A practical checklist is to review server response time, cache headers, image sizes, JavaScript weight, font loading, third-party scripts, uptime monitoring, and backup reliability. If the site grows, load testing can help you see where the current hosting plan begins to struggle, especially before a campaign, seasonal peak, or ecommerce promotion.
Conclusion
Static website hosting can improve speed and support stronger Core Web Vitals, but only when the hosting setup fits the site and the rest of the performance stack is handled well. Server quality, caching, CDN use, asset optimisation, and code efficiency all contribute to the experience visitors actually get.
For most website owners, the best approach is to test, change one thing at a time, and compare results carefully. If you want a broader view of how performance connects with search visibility and site health, Backlink Works also publishes wider website SEO audit guidance that can help you identify technical issues beyond hosting alone.

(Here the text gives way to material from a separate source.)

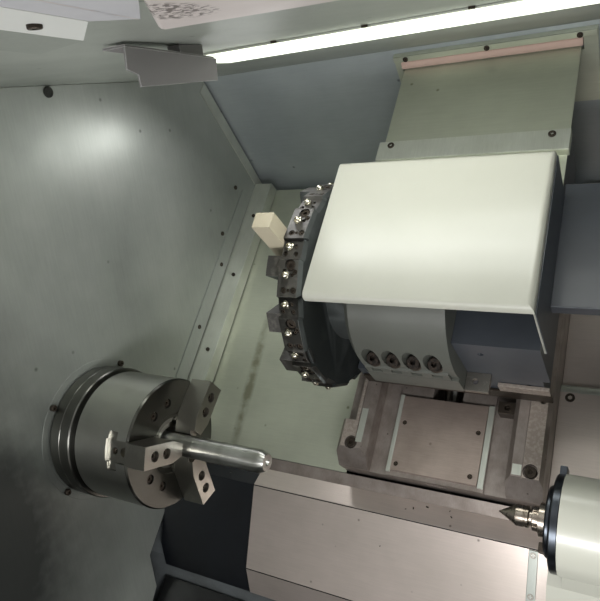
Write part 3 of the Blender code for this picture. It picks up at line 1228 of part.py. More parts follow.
def tailstock():
    foot = -TAIL_WAY_TOP_OUT + GAP
    outline = [(-TAIL_FOOT_LOW_S, foot), (TAIL_FOOT_HIGH_S, foot),
               (TAIL_FOOT_HIGH_S, -TAIL_NECK_OUT - TAIL_FOOT_HIGH), (TAIL_RADIUS / 2, 0), (-TAIL_RADIUS / 2, 0),
               (-TAIL_NECK_S, -TAIL_NECK_OUT),
               (-TAIL_NECK_LOW_S, -TAIL_NECK_OUT - TAIL_FOOT_HIGH), (-TAIL_FOOT_LOW_S, foot + TAIL_FOOT_HIGH)]
    body = plate("tailstock_body", outline, TAIL_FOOT_LEFT, TAIL_RIGHT - GAP, "SN", slant, CREAM)
    front = box("tail_front_cut", (TAIL_FOOT_LEFT - OVERRUN, -TAIL_NECK_S - OVERRUN, -TAIL_NECK_OUT),
                (TAIL_LEFT, TAIL_RADIUS, OVERRUN), slant)
    cut(body, front)
    barrel = rod("tail_barrel", TAIL_RADIUS, TAIL_LEFT, TAIL_RIGHT, level, steps=TURN_STEPS)
    join(body, barrel)
    bore = rod("quill_bore", QUILL_RADIUS + GAP, TAIL_FOOT_LEFT - OVERRUN, QUILL_BACK + OVERRUN, level,
               steps=TURN_STEPS)
    cut(body, bore)
    edge = QUILL_CHAMFER
    floor = QUILL_FRONT + QUILL_BORE_DEEP
    profile = [(0, QUILL_BACK), (QUILL_RADIUS, QUILL_BACK), (QUILL_RADIUS, QUILL_FRONT + edge),
               (QUILL_RADIUS - edge, QUILL_FRONT), (QUILL_BORE, QUILL_FRONT), (QUILL_BORE, floor), (0, floor)]
    turned("quill", profile, level, BLUED_STEEL)
    cone = CENTRE_TIP + CENTRE_CONE
    body_end = cone + CENTRE_BODY
    neck_end = body_end + CENTRE_NECK
    nut_end = neck_end + CENTRE_NUT
    flange_end = QUILL_FRONT - GAP
    shank_end = QUILL_FRONT + CENTRE_SHANK
    shank = QUILL_BORE - GAP
    profile = [(0, shank_end), (shank, shank_end), (shank, flange_end), (CENTRE_FLANGE_RADIUS, flange_end),
               (CENTRE_FLANGE_RADIUS, nut_end), (CENTRE_NUT_RADIUS, nut_end), (CENTRE_NUT_RADIUS, neck_end),
               (CENTRE_NECK_RADIUS, neck_end), (CENTRE_NECK_RADIUS, body_end), (CENTRE_RADIUS, body_end),
               (CENTRE_RADIUS, cone), (0, CENTRE_TIP)]
    turned("live_centre", profile, level, BRIGHT_STEEL, steps=TURN_STEPS - 8)
    sheet("tailstock_way_cover", cover_folds(), TAIL_COVER_LEFT, TAIL_FOOT_LEFT - GAP, STRIP_SHEET, "SN", slant,
          COVER_PINK, -1.0)


base_frame()
bed()
headstock()
spindle()
motor_and_belt()
chuck()
chamber()
bed_covers()
casing()
door()
console()
saddle()
carriage_covers()
feed_screws()
cross_slide()
turret_housing()
turret_disc()
hood()
tailstock()
for piece in PARTS.objects:
    if piece.type == "MESH" and not piece.modifiers.get("Turn"):
        smooth(piece.data)
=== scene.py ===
import bpy
import bmesh
import json
import math
from mathutils import Matrix, Vector


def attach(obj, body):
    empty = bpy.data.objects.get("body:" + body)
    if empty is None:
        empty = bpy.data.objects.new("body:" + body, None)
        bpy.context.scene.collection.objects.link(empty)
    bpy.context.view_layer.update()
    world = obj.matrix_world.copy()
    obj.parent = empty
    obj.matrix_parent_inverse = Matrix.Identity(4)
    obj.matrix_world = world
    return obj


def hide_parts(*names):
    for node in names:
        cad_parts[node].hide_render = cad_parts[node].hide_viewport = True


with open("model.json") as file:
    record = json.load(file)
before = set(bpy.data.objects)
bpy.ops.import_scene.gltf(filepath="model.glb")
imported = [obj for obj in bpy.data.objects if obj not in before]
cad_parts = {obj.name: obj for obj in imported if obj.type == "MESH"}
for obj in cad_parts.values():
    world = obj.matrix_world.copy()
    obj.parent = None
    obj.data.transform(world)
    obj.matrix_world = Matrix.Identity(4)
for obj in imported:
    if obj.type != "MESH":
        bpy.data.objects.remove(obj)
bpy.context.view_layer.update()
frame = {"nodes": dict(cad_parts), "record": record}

# Pieces are modelled in millimetres from the centre of the chuck's face and scaled when they are set in place.
# Level pieces use x along the spindle, y to the rear, z up. Slant pieces use x, s up the slope, n out of it.
mm = 0.001
levelFrame = Matrix.Translation((-0.07, -0.07, 1.01)) @ Matrix.Scale(mm, 4)
slantFrame = levelFrame @ Matrix.Rotation(math.radians(45), 4, "X")
print("frame loaded:", len(frame["nodes"]), "nodes")


# Small tools


def clearSelection():
    if bpy.context.object and bpy.context.object.mode != "OBJECT":
        bpy.ops.object.mode_set(mode="OBJECT")
    bpy.ops.object.select_all(action="DESELECT")


def pick(piece):
    clearSelection()
    piece.select_set(True)
    bpy.context.view_layer.objects.active = piece


def editEdges(piece, test):
    pick(piece)
    bpy.ops.object.mode_set(mode="EDIT")
    bpy.ops.mesh.select_mode(type="EDGE")
    bpy.ops.mesh.select_all(action="DESELECT")
    mesh = bmesh.from_edit_mesh(piece.data)
    for edge in mesh.edges:
        if test(edge.verts[0].co, edge.verts[1].co):
            edge.select_set(True)
    bmesh.update_edit_mesh(piece.data)


def leaveEdit():
    bpy.ops.object.mode_set(mode="OBJECT")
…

Frequently Asked Questions
Does static hosting always make a website faster?
Not always. Static hosting removes some server-side processing, but large images, heavy scripts, poor caching, and distant visitors can still slow a site down.
Can changing hosting improve Core Web Vitals by itself?
It can help, especially with server response time and stability, but Core Web Vitals are also affected by front-end code, media files, and third-party services.
Do static sites need a CDN?
Not every site does. A CDN is most useful when visitors are spread across regions or when you want faster delivery of static assets, but it is not a cure for every performance issue.
What should I check after moving to new hosting?
Confirm DNS, SSL, redirects, backups, cache behaviour, and key pages such as contact forms or checkout flows. Then monitor speed and uptime for a period after the migration.